Electrocatalytic membrane containing CuFeO2/nanoporous carbon for organic dye removal application

Abstract

Decolorizations, degradation and mineralization of wastewater containing dyes utilizing an electrocatalytic membrane reactor (ECMR) is a beneficial development to conventional advanced oxidation processes (AOPs) caused of its robust efficiency and sustainability and environmental appropriateness. We herein developed a stainless-steel mesh (SSM) electrode supported a porous membrane via incorporation of a PVDF casting solution containing CuFeO2 delafossite nanoparticles impregnated in nanoporous carbon (NPC) biomass derived from apple powder as a critical electrocatalytic and chemical confinement active sites. The SSM membrane electrode was applied as the anode in a gravity-driven ECMR with deep-permeation and self-cleaning function and its concept-of-proof were investigated by methyl orange (MO, as typical azo dyes) electrocatalytic oxidation/filtration.

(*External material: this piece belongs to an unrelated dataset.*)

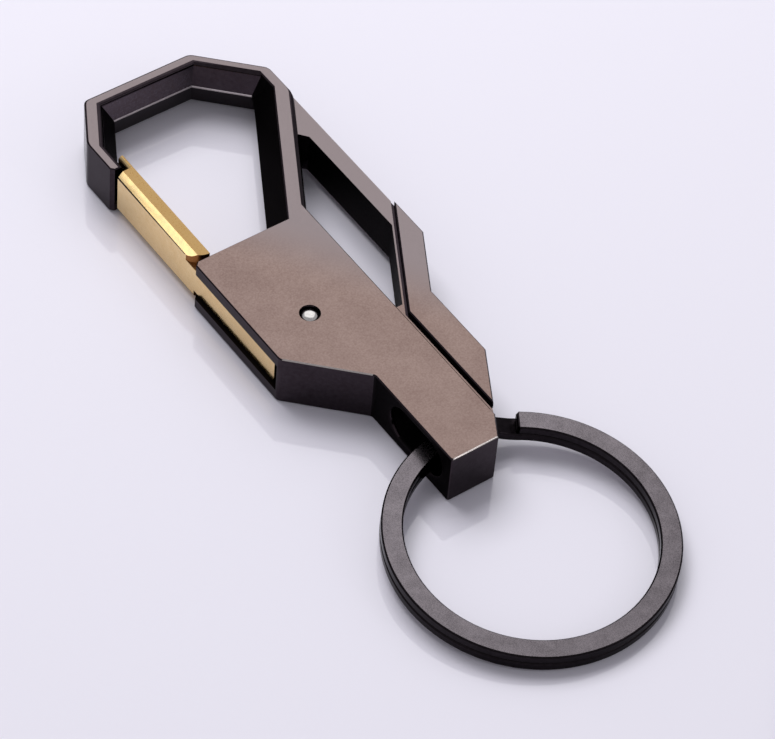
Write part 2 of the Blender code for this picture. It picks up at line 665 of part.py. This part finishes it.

As-designed system exhibiting a robust degradation efficiency of over 98.72% toward MO due to the heterointerfacial structure of CuFeO2 and NPC, which provided the fast electron transfer and low recombination rate, the superior generation rate of the hydroxyl radicals, large effective surface area, self-regenerability, and the least fouling and concentration polarization. The TOC and COD analysis validated that the treatment by as-prepared ECM is proficient for effluent-treatment than the industrial physico-chemical treatments. This strategy beacon paves the headlight for the substantial understanding and designing of novel extremely effective and economic ECMs for several potential applications, including environmental remediation.